Keep ancient lands, your storied pomp!” cries she
With silent lips. “Give me your tired, your poor,
Your huddled masses yearning to breathe free…

This is the role often granted to prostitutes in popular films: the silent caregiver and comforter who doesn’t make men’s lives more difficult by expressing her fears, joys or desires. But here we see the world through Lady Liberty’s point of view. During Ewa’s first appearance on stage as Lady Liberty, Bruno calls her into the spotlight by proclaiming, “[She] opens her arms to you and welcomes you to the bosom of America.” Ewa, draped in a green gown and holding an unlit torch, stumbles to centre stage.
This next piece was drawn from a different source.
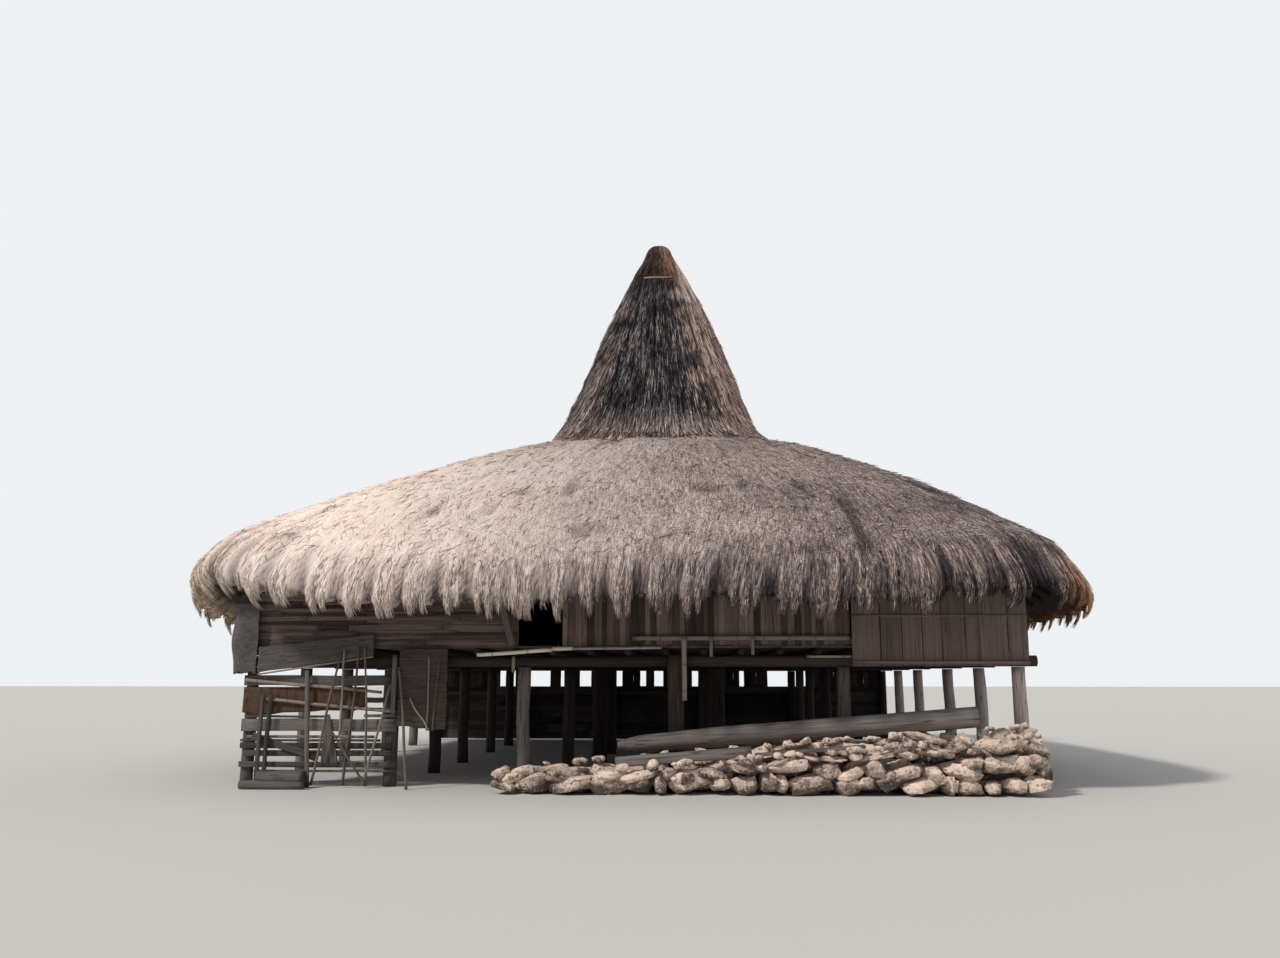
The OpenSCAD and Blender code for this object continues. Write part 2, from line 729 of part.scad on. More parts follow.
// Ends of the mat, and of the flap beside it
mat_left = -face_of_boards + corner_mat_w / 2 + mat_t;
mat_end = front_x[1] - 1.25 * post_d;
flap_left = front_x[1] + 0.64 * post_d;
// Lower edge of the mat, which rises from the left corner to the right
mat_low = [0.95 * post_top, 1.1 * post_top];

module pen_rails() {
    edge_y = mat_y + thin_d / 2;
    under = thin_d / 2 + seat + mat_t / 4;
    color("#a59a86") {
        for (rail = [[pen(0.01, 0.89), pen(0.9, 0.785)], [pen(0.14, 0.73), pen(1, 0.62)]])
            pole([rail[0].x, rail_y, rail[0].y], [rail[1].x, rail_y, rail[1].y], pen_rail_d);
        pole([mat_left, edge_y, mat_low[0] - under], [mat_end, edge_y, mat_low[1] - under], thin_d);
    }
}

// Mat with a slanting lower edge, hung against the joists' ends
module hanging_mat() {
    color("#8d8069") sheet([[mat_left, mat_low[0]], [mat_end, mat_low[1]],
                            [mat_end, 1.28 * post_top], [mat_left, 1.17 * post_top]], mat_y, mat_t);
}

// Sheet bent round the corner post and the beam's end
module corner_mat() {
    bend = corner_mat_w / 3;
    left = -half - post_d / 2 - beam_out - 1.2 * mat_t;
    color("#9a8d76") translate([left, mat_y, mat_low[0]]) linear_extrude(corner_mat_h) intersection() {
        difference() {
            translate([bend, bend]) offset(r = bend) square(2 * corner_mat_w);
            translate([bend, bend]) offset(r = bend - mat_t) square(2 * corner_mat_w);
        }
        square([mat_left - mat_t - left, corner_mat_w]);
    }
}

module hanging_flap() {
    top = joist_z + joist_d / 2;
    color("#857863") board([flap_left, mat_y, top - flap_h - joist_d / 2],
                           [flap_left + flap_w, mat_y + mat_t, top]);
}

// Stick along the front between a foot and a head, in a layer counted from the mats
module stick(foot, head, layer, d) {
    y = mat_y - seat - d / 2 - layer * (d + seat);
    pole([foot.x, y, foot.y], [head.x, y, head.y], d);
}

// Sticks that lean on the mat, and three thin ones that hang on the flap
module pen_sticks() {
    low = 0.02;
    hang = flap_left + 0.6 * flap_w;
    tip = 0.47 * post_top;
    color("#998d7a") {
        stick(pen(0.655, 0.43), pen(0.66, 1.15), 0, stick_d);
        stick(pen(0.49, low), pen(0.635, 1.12), 0, stick_d);
        stick(pen(0.69, low), pen(0.755, 1.18), 0, stick_d);
        stick(pen(0.84, low), pen(0.79, 1.18), 0, stick_d);
        stick(pen(0.82, low), pen(0.97, 0.85), 1, stick_d);
        stick(pen(0.85, low), pen(0.6, 0.5), 2, stick_d);
        stick([hang, tip], [hang, 1.1 * post_top], 0, thin_d);
        stick([hang + 0.12 * flap_w, tip], [hang + 0.23 * flap_w, 1.1 * post_top], 0, thin_d);
        stick([hang + 0.06 * flap_w, tip], [hang - 0.34 * flap_w, 0.74 * post_top], 1, thin_d);
    }
}

// Slender pole that stands out from the flap and leans on it
module leaning_pole() {
    run = 0.13 * post_top;
    color("#8d8271") pole([flap_left + 0.33 * flap_w, stick_y - run, stick_d / 2 * sin(atan(run / post_top))],
                          [flap_left, stick_y, post_top], stick_d);
}

// Lying boards between the back posts, with short uprights and gaps above them
module under_floor_fence() {
    y = half + post_d / 2 + seat;
    rows = 5;
    row_h = 0.1525 * post_top;
    top = 0.05 * post_top + (rows - 1) * row_h + board_h + seat;
    uprights = 14;
    pitch = 2 * half / uprights;
    color("#776b5d") {
        for (i = [0:rows - 1])
            board([-half, y, 0.05 * post_top + i * row_h],
                  [half, y + board_t, 0.05 * post_top + i * row_h + board_h]);
        for (i = [0:uprights - 1])
            board([-half + i * pitch, y, top], [-half + (i + 0.62) * pitch, y + board_t, 0.99 * post_top]);
    }
}

// Dry stone sill along the front posts: its top rises to the right, with a lower step in front
sill_left = front_x[2] - 1.4 * post_d;
sill_right = face_of_boards;
sill_slope = (sill_high - sill_low) / (sill_right - sill_left);
function sill_z(x) = sill_low + sill_slope * (x - sill_left);
sill_back = -half - tall_post_d / 2 - seat;
step_drop = 110;
step_depth = 380;

module sill_course(y, depth, drop) {
    translate([0, y, 0]) rotate([90, 0, 0]) linear_extrude(depth)
        polygon([[sill_left, 0], [sill_right, 0], [sill_right, sill_high - drop],
                 [sill_left, sill_low - drop]]);
}

module stone_sill() {
    color("#b5ab9b") {
        sill_course(sill_back, sill_depth, 0);
        sill_course(sill_back - sill_depth, step_depth, step_drop);
    }
}

log_left = front_x[2] + 0.25 * half;
log_right = front_x[5] - 0.13 * half;

// Log that lies up the slope, thinner and pointed at its low left end
module sill_log() {
    y = sill_back - sill_depth / 2;
    up = (log_d / 2 + seat) / cos(atan(sill_slope));
    rise = sill_z(log_right) - sill_z(log_left);
    length = norm([log_right - log_left, rise]);
    color("#9a9184") translate([log_left, y, sill_z(log_left) + up])
        rotate([0, 90 - atan(sill_slope), 0]) rotate_extrude()
            polygon([[0, 0], [0.16 * log_d, 0], [0.38 * log_d, 0.05 * length],
                     [0.5 * log_d, 0.3 * length], [0.5 * log_d, length], [0, length]]);
}

// Squared timber and a plank, end to end on the lower step
module sill_plank() {
    y = sill_back - sill_depth - step_depth / 2;
    timber = 0.37 * (log_right - log_left);
    timber_t = 0.48 * log_d;
    color("#9a9184") translate([log_left, y, sill_z(log_left) - step_drop + seat])
        rotate([0, -atan(sill_slope), 0]) {
            translate([0, -timber_t / 2, 0]) cube([timber, timber_t, timber_t]);
            translate([1.02 * timber, -step_depth / 3, 0])
                cube([0.8 * timber, 0.6 * step_depth, 1.5 * board_t]);
        }
}

front_posts();
back_posts();
left_posts();
right_posts();
inner_posts();
main_posts();
floor_beams();
floor_joists();
floor_deck();
front_rail();
ledge_poles();
front_wall_right();
front_wall_middle();
front_wall_left();
back_wall();
left_wall();
right_wall();
wall_studs();
wall_plates();
front_rafters();
back_rafters();
left_rafters();
right_rafters();
hip_rafters();
rafter_ring();
spire_poles();
spire_ring();
front_thatch();
back_thatch();
left_thatch();
right_thatch();
spire_thatch();
spire_batten();
pen_planks();
pen_rails();
pen_sticks();
bark_panel();
hanging_mat();
corner_mat();
hanging_flap();
leaning_pole();
under_floor_fence();
stone_sill();
sill_log();
sill_plank();
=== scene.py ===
import math

import bpy
import numpy as np
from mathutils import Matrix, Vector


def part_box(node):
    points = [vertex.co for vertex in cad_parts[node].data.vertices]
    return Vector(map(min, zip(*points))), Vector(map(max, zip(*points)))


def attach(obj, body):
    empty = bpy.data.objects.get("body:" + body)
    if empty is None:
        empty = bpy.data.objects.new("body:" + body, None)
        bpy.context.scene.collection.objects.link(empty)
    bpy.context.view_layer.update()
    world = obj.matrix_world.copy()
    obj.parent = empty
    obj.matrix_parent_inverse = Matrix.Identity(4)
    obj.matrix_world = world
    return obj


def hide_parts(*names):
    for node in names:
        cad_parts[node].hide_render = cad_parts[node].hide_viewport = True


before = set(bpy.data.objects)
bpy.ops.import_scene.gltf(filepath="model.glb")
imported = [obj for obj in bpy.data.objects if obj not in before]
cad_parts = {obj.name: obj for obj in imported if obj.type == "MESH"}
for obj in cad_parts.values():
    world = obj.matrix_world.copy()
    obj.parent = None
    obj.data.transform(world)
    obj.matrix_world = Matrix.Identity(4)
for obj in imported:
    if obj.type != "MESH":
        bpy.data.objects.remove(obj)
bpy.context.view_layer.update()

bl_info = {
    "name": "Stilt house",
    "version": (1, 0, 0),
    "blender": (4, 5, 0),
    "location": "View3D > Sidebar > Stilt house",
    "description": "Dresses the solids of a thatched stilt house with straw, timber, mats and stone",
    "category": "Object",
}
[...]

Instead of lingering on her panicked expression, the camera cuts to the audience: a rowdy group of drunken men, catcalling and demanding to see more flesh. This is who she’s been charged to care for, to welcome. This is Lady Liberty’s perspective on the world. This is her vision of America, and it’s not pretty.

Trapped between Emil’s embodiment of the romanticized fallacy of the American Dream and Bruno’s representation of the slavish submission to labour in the face of it, Ewa is forced to find her own way out. Tellingly, she doesn’t go to a man, but to her aunt. Previously, her uncle refused to be associated with her—as a reputable businessman, he explained that he couldn’t be connected to her kind of woman. Now, Ewa pleads with her aunt for the money to save her sister. “Is it a sin to want to survive?” she asks. Gray, never the moralizer, clearly frames the answer as no. But in the final shot, Ewa heads west, urged by Bruno to “forget about this place and forget about those things I made you do.” And it becomes clear the real question is how to live with survival. For there’s no real liberty in labour.